» **Work to complete**:
Send back all the data below, exactly as given.

══════════

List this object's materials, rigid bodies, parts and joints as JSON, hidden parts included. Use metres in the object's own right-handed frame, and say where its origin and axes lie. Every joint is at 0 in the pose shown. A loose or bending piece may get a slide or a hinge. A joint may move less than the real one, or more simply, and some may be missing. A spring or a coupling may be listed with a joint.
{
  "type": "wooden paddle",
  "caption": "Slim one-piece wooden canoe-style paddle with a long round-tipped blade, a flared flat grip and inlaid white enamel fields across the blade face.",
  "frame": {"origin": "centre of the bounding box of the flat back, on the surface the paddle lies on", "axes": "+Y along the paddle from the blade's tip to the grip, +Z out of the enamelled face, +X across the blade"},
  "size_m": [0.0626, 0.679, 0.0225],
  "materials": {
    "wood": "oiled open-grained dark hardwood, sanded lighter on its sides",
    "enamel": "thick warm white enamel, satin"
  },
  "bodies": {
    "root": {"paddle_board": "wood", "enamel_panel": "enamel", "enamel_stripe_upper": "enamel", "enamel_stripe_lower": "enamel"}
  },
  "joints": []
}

══════════

» **Task answer**:
List this object's materials, rigid bodies, parts and joints as JSON, hidden parts included. Use metres in the object's own right-handed frame, and say where its origin and axes lie. Every joint is at 0 in the pose shown. A loose or bending piece may get a slide or a hinge. A joint may move less than the real one, or more simply, and some may be missing. A spring or a coupling may be listed with a joint.
{
  "type": "wooden paddle",
  "caption": "Slim one-piece wooden canoe-style paddle with a long round-tipped blade, a flared flat grip and inlaid white enamel fields across the blade face.",
  "frame": {"origin": "centre of the bounding box of the flat back, on the surface the paddle lies on", "axes": "+Y along the paddle from the blade's tip to the grip, +Z out of the enamelled face, +X across the blade"},
  "size_m": [0.0626, 0.679, 0.0225],
  "materials": {
    "wood": "oiled open-grained dark hardwood, sanded lighter on its sides",
    "enamel": "thick warm white enamel, satin"
  },
  "bodies": {
    "root": {"paddle_board": "wood", "enamel_panel": "enamel", "enamel_stripe_upper": "enamel", "enamel_stripe_lower": "enamel"}
  },
  "joints": []
}